Sorry for the noob question but which is the driver IC? Btw I have checked the timebase against the calibration point and the phone app function generator it’s correctly aligned.
I have read a few datasheets for PWM driver IC's trying to figure out the correct formula for calculating the frequency. The SG/LM3524 cite 1/(Rt*Ct) or 1.3/(Rt*Ct). This amp has a Ct of .0047uf and an Rt of 2kohms. Therefore these formulas give me 106khz and 138khz respectively. In your tutorial you mention TL594 and in its datasheet, it mentions a formula for a push-pull application of 1/((2*Rt)*Ct). This gives 53khz which is closer to my calculation. Not sure if I'm doing this right but I'm off to learn some more...
You're mixing oscillator frequency with output frequency. They're a factor of 2 different.
Different datasheets give oscillator frequency as 1.18/rc for the 3524
And 1.1/rc for the 594.
Different datasheets give oscillator frequency as 1.18/rc for the 3524
And 1.1/rc for the 594.
So how do I check the waveform frequency of 60khz that I saw at the gates? Is that the output frequency? Did I understand you correctly that it’s 1/2 of the oscillator frequency at the driver ic?
I would like to understand, if at all possible, where the 60khz gate frequency comes from. If I understood your previous post and amp tutorial I believe it comes from the driver IC, but maybe I'm wrong.
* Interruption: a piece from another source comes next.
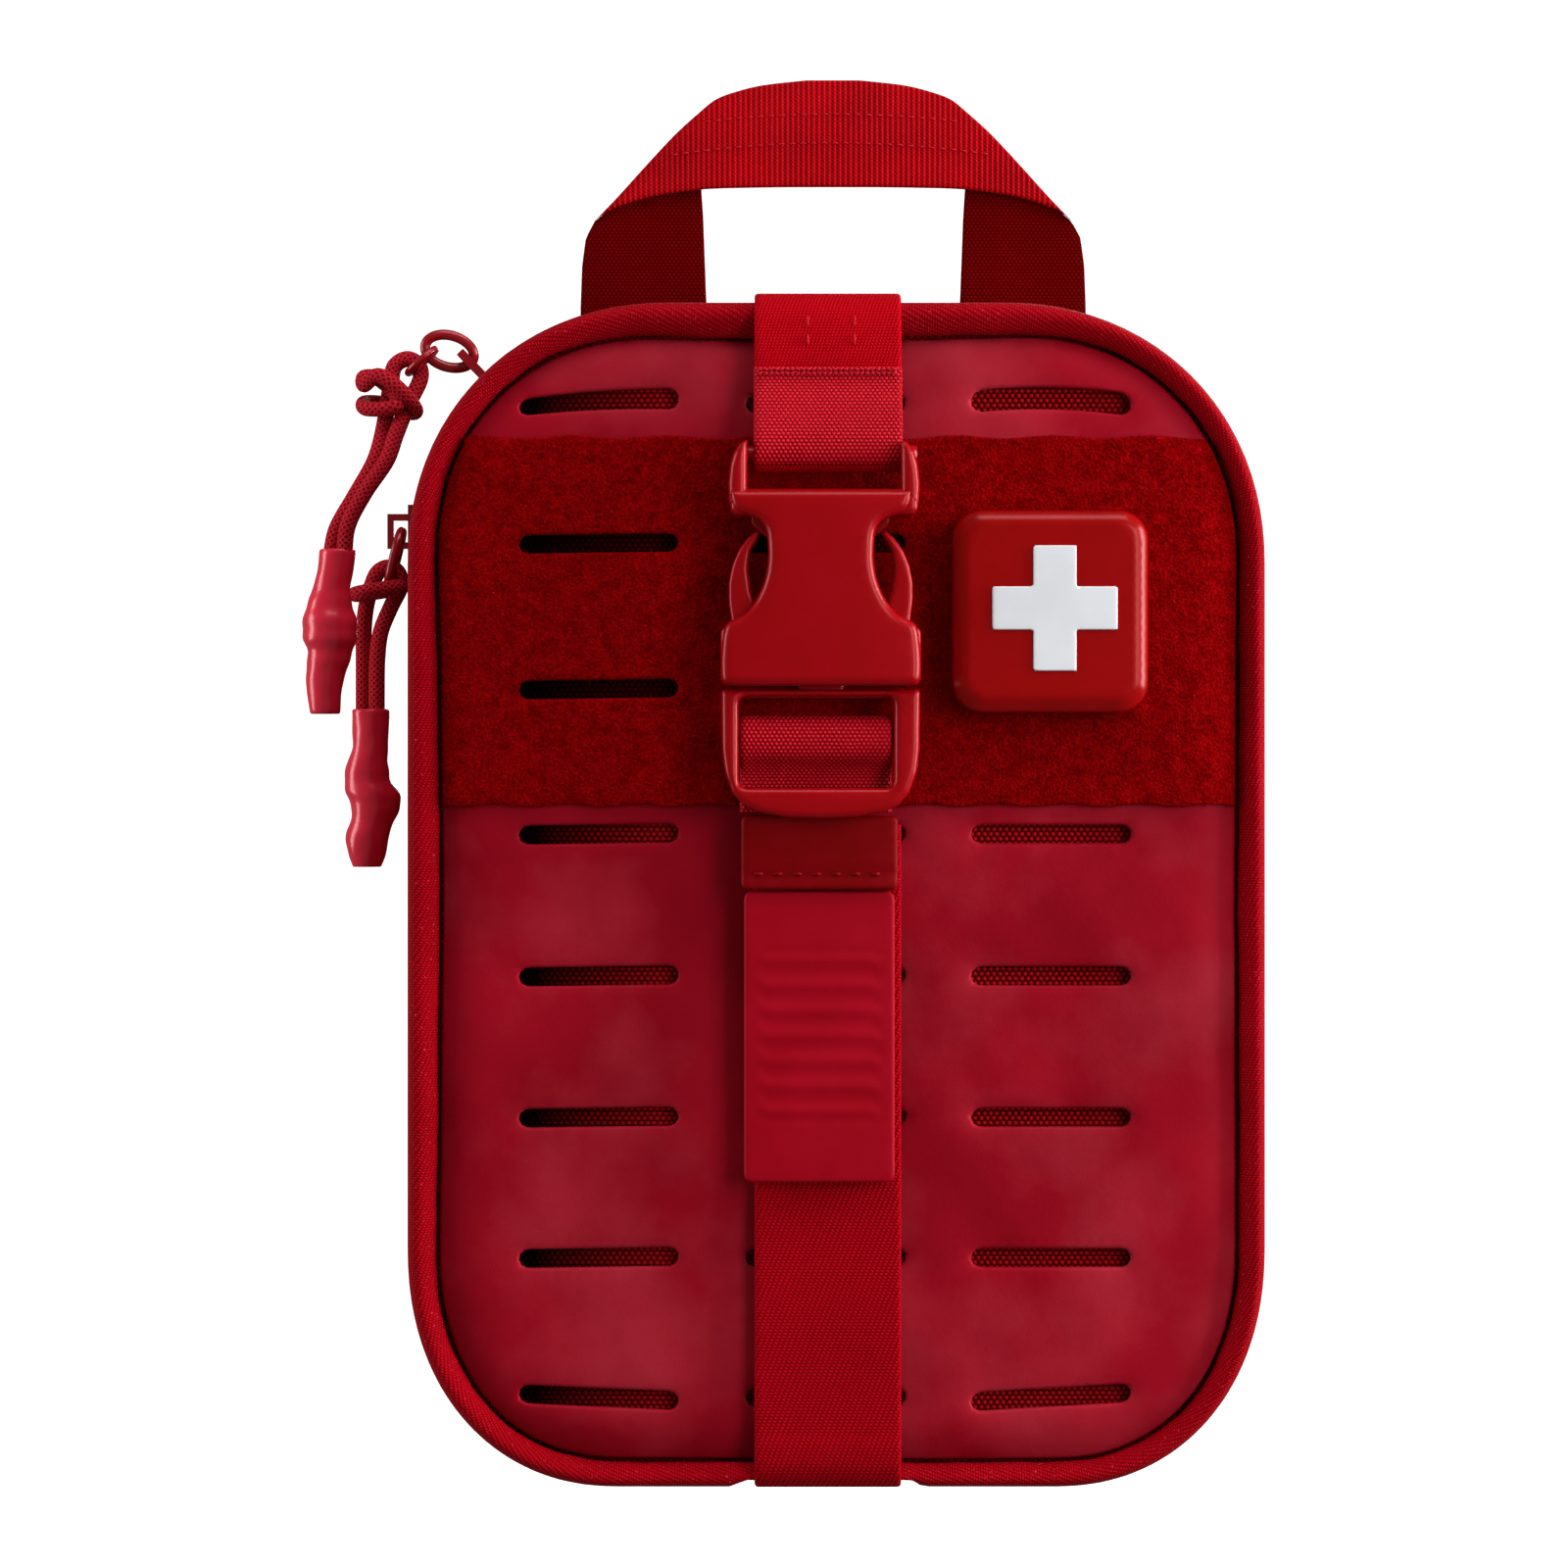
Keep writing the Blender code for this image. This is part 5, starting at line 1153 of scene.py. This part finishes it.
dress(strap, "webbing", "lower_strap")
tail = strip("strap_tail_fold", smooth_line([
    (-44.25, 119.0), (-44.3, 125.5), (-45.1, 129.0), (-45.25, 133.0), (-46.0, 134.9), (-47.45, 135.3),
    (-48.9, 134.9), (-49.65, 133.0), (-49.6, 130.8), (-48.9, 129.0), (-47.5, 127.9), (-46.3, 126.2),
    (-46.0, 123.6),
    (-46.1, 119.0)], 8), -16.9, 9.6, 1.2, WEB_BOLD)
dress(tail, "webbing", "strap_tail")
front = (0.0, -1.0, 0.0)
runs = [([(x, -44.42, 206.0), (x, -44.35, 197.8)], front) for x in (-5.0, 3.2)]
lid_thread = stitches("strap_stitches", runs, THREAD, 0.16, 1.9, 1.3)
join_to(lid_thread, "upper_strap")
zigzag = []
for row in (195.6, 196.3):
    zigzag.append(([(x, -45.82, row + 0.35 * (i % 2))
                    for i, x in enumerate(np.arange(STRAP_LEFT + 0.6, STRAP_RIGHT - 0.3, 0.9))], front))
join_to(stitches("bar_tack", zigzag, THREAD, 0.24, 0.9, 0.15), "upper_strap")
print("straps sewn")

# %% [markdown]
# ## Buckle, badge and pull tab
# Mouldings are plates with generously rounded edges. The socket has a shouldered face, a waist and two
# ears; the plug shows as a frame below it with two spring arms in the side windows.

# %% Buckle
def mirrored(half, centre):
    return [(centre + x, z) for x, z in half] + [(centre - x, z) for x, z in reversed(half)]


BUCKLE_X = -2.8
face_half = smooth_line([
    (17.3, 142.2), (17.4, 145.0), (17.2, 148.2), (16.9, 150.4), (16.3, 151.9), (15.0, 152.6),
    (13.2, 153.5), (11.3, 155.8), (9.8, 159.2), (9.2, 162.5), (9.2, 165.5), (9.5, 168.0), (10.6, 169.7),
    (13.0, 170.7),
    (14.9, 171.4), (15.7, 173.2)], 4)
face_half = [(0.0, 141.0), (15.0, 141.0), (16.8, 141.3)] + [tuple(p) for p in face_half] + [(15.9, 175.0)]
face_line = mirrored(face_half, BUCKLE_X)
socket_face = plate("socket_face", face_line, -51.0, -54.0, 1.5, BUCKLE, grid=1.1,
                    crown=lambda p, d: 0.5 * ((p[:, 0] - BUCKLE_X) / 17.0) ** 2 - 0.15)
dress(socket_face, "buckle_plastic", "buckle_socket")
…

You said earlier that you thought 60khz was too high and to check the driver IC and the diagram to figure it out. This is when I came across the driver IC's oscillator frequency formula which is derived from the values of a capacitor and resistor and I assumed this is what you meant when you said look at the IC datasheet and the diagram. Now I feel from your comments that I am misunderstanding how the driver IC's oscillator frequency is related to the MOSFETs gate frequency.